## Your objective
The material below contains a line with "const squeaker = new THREE.Group();" and a line with "in imported if". Copy exactly those two lines and all lines between them.

## Dataset extract
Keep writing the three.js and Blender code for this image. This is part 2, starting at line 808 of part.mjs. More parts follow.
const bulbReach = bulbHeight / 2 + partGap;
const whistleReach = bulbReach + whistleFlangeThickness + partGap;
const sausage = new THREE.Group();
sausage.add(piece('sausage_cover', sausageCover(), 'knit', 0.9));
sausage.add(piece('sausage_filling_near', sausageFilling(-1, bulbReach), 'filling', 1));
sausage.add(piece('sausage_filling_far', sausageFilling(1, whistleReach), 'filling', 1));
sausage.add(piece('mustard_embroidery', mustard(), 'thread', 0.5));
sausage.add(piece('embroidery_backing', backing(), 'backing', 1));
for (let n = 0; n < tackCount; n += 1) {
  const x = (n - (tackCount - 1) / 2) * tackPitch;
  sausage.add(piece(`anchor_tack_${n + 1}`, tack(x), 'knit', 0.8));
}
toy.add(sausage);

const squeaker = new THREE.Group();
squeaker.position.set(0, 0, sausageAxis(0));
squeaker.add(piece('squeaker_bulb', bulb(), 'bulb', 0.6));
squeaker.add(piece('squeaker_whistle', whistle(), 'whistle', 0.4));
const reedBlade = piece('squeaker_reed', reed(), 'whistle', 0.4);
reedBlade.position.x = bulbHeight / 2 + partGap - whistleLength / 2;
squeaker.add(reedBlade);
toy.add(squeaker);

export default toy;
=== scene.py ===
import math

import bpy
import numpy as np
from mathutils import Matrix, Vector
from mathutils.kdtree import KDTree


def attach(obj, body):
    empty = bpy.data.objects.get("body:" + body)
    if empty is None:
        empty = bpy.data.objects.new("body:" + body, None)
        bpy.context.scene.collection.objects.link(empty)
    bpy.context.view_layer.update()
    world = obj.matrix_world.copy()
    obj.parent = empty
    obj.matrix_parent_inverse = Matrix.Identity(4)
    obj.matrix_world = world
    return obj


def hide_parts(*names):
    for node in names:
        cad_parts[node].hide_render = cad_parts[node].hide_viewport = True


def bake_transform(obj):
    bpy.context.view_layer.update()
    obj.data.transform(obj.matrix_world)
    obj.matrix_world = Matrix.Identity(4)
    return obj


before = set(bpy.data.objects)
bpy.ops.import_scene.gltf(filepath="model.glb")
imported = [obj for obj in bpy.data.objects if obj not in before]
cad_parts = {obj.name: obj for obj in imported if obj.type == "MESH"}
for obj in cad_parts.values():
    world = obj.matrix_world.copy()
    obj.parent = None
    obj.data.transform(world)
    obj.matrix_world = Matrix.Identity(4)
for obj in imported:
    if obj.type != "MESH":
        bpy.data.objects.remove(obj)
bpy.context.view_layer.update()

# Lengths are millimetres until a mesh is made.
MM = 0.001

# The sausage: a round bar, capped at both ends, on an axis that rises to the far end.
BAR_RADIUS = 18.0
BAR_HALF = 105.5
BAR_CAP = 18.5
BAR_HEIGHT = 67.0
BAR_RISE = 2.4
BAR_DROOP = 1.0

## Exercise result
const squeaker = new THREE.Group();
squeaker.position.set(0, 0, sausageAxis(0));
squeaker.add(piece('squeaker_bulb', bulb(), 'bulb', 0.6));
squeaker.add(piece('squeaker_whistle', whistle(), 'whistle', 0.4));
const reedBlade = piece('squeaker_reed', reed(), 'whistle', 0.4);
reedBlade.position.x = bulbHeight / 2 + partGap - whistleLength / 2;
squeaker.add(reedBlade);
toy.add(squeaker);

export default toy;
=== scene.py ===
import math

import bpy
import numpy as np
from mathutils import Matrix, Vector
from mathutils.kdtree import KDTree


def attach(obj, body):
    empty = bpy.data.objects.get("body:" + body)
    if empty is None:
        empty = bpy.data.objects.new("body:" + body, None)
        bpy.context.scene.collection.objects.link(empty)
    bpy.context.view_layer.update()
    world = obj.matrix_world.copy()
    obj.parent = empty
    obj.matrix_parent_inverse = Matrix.Identity(4)
    obj.matrix_world = world
    return obj


def hide_parts(*names):
    for node in names:
        cad_parts[node].hide_render = cad_parts[node].hide_viewport = True


def bake_transform(obj):
    bpy.context.view_layer.update()
    obj.data.transform(obj.matrix_world)
    obj.matrix_world = Matrix.Identity(4)
    return obj


before = set(bpy.data.objects)
bpy.ops.import_scene.gltf(filepath="model.glb")
imported = [obj for obj in bpy.data.objects if obj not in before]
cad_parts = {obj.name: obj for obj in imported if obj.type == "MESH"}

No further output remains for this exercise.